In terms of horsepower per dollar, the Charger SRT Hellcat is tough to beat. The Hellcat starts at $62,295 and comes very well equipped. Our test car added a Harman Kardon audio system ($1,995), a power sunroof ($1,195), an upgraded Uconnect system with navigation ($695) and summer performance tires ($195), bringing the total to $67,370 after a $995 destination charge.
Nothing else on the market is going to give you 700+ horsepower at the same price point, though smaller sedans like the BMW M3, Cadillac ATS-V and Mercedes-Benz C63 AMG all offer more than 400 horsepower at a similar price. Although it’s more expensive and down on horsepower, the BMW M5 probably shares the most in common with the Charger SRT Hellcat, as both cars are similarly sized and feature V8 engines with forced induction.

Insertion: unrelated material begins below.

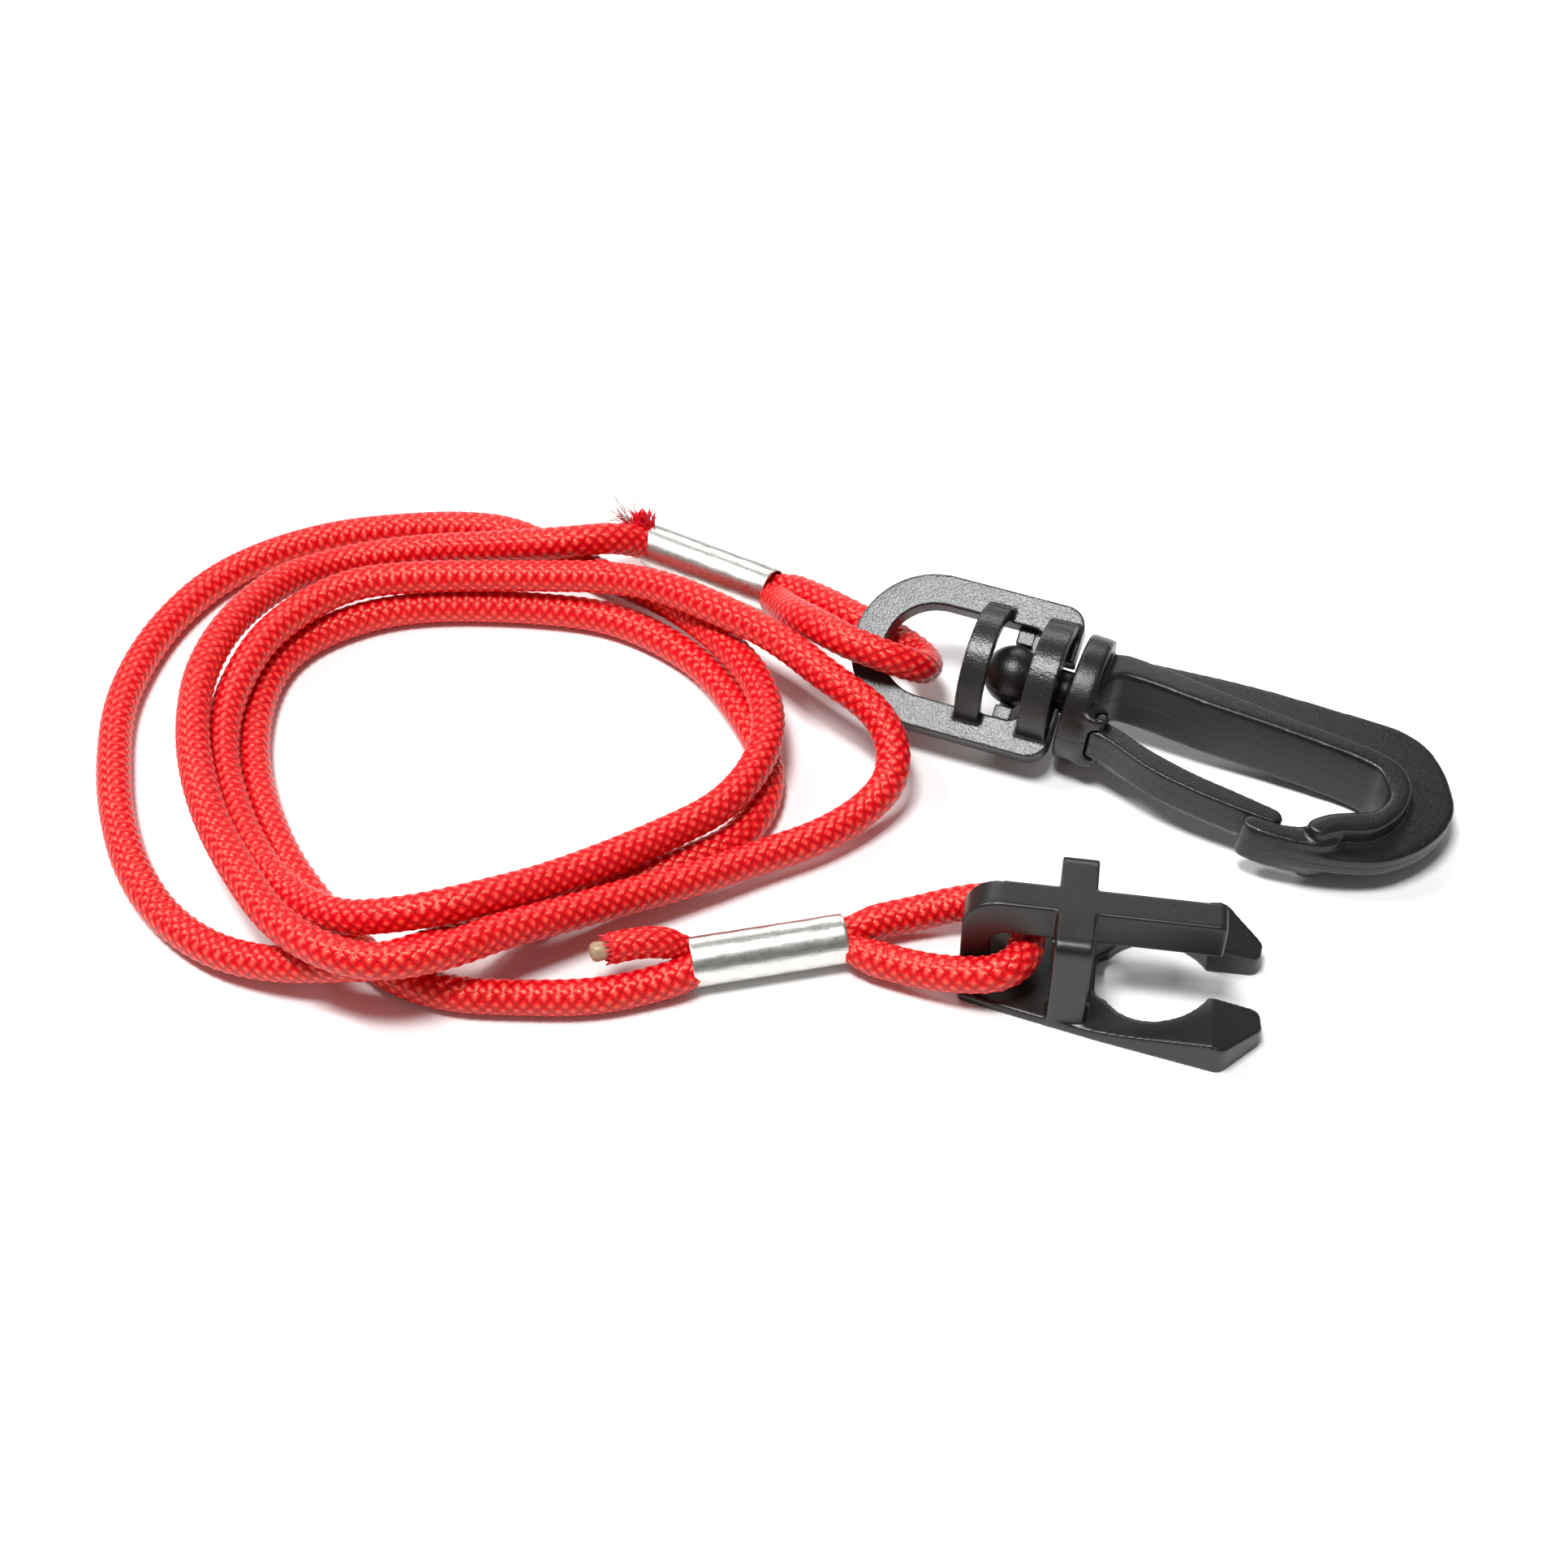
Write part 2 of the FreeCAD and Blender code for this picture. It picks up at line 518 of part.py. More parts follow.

If you’re not sure that you need all 707 horsepower that the Hellcat offers, you may be satisfied with another model within the Dodge Charger lineup. The Charger R/T has a considerably lower starting price ($33,295), and comes with a powerful, 370-horsepower V8 engine. Charger R/T Scat Pack ($39,995) and SRT 392 ($47,685) models split the difference with a 6.4-liter V8 engine that produces 485 horsepower.
The Charger received a number of updates for 2015, which may mean that the real deal could be on a used model if you’re willing to forego the new eight-speed automatic transmission and updated styling. After a quick search in our Used Car Listings, we found two-year-old Dodge Charger R/T models listed for as little as $24,000. Meanwhile, 2013 Charger SRT8 models with the 6.4-liter V8 are a little more expensive, starting at about $34,000. We’re also fans of the V6 Charger, which should provide enough power to keep most people happy. Opt for a 2013 model with the V6, and you’ll find Chargers starting at around $15,000.
While the 2015 Charger SRT Hellcat sets a new benchmark for American sedans in terms of performance, every model in the lineup impresses with distinctive styling, composed handling and intuitive tech features.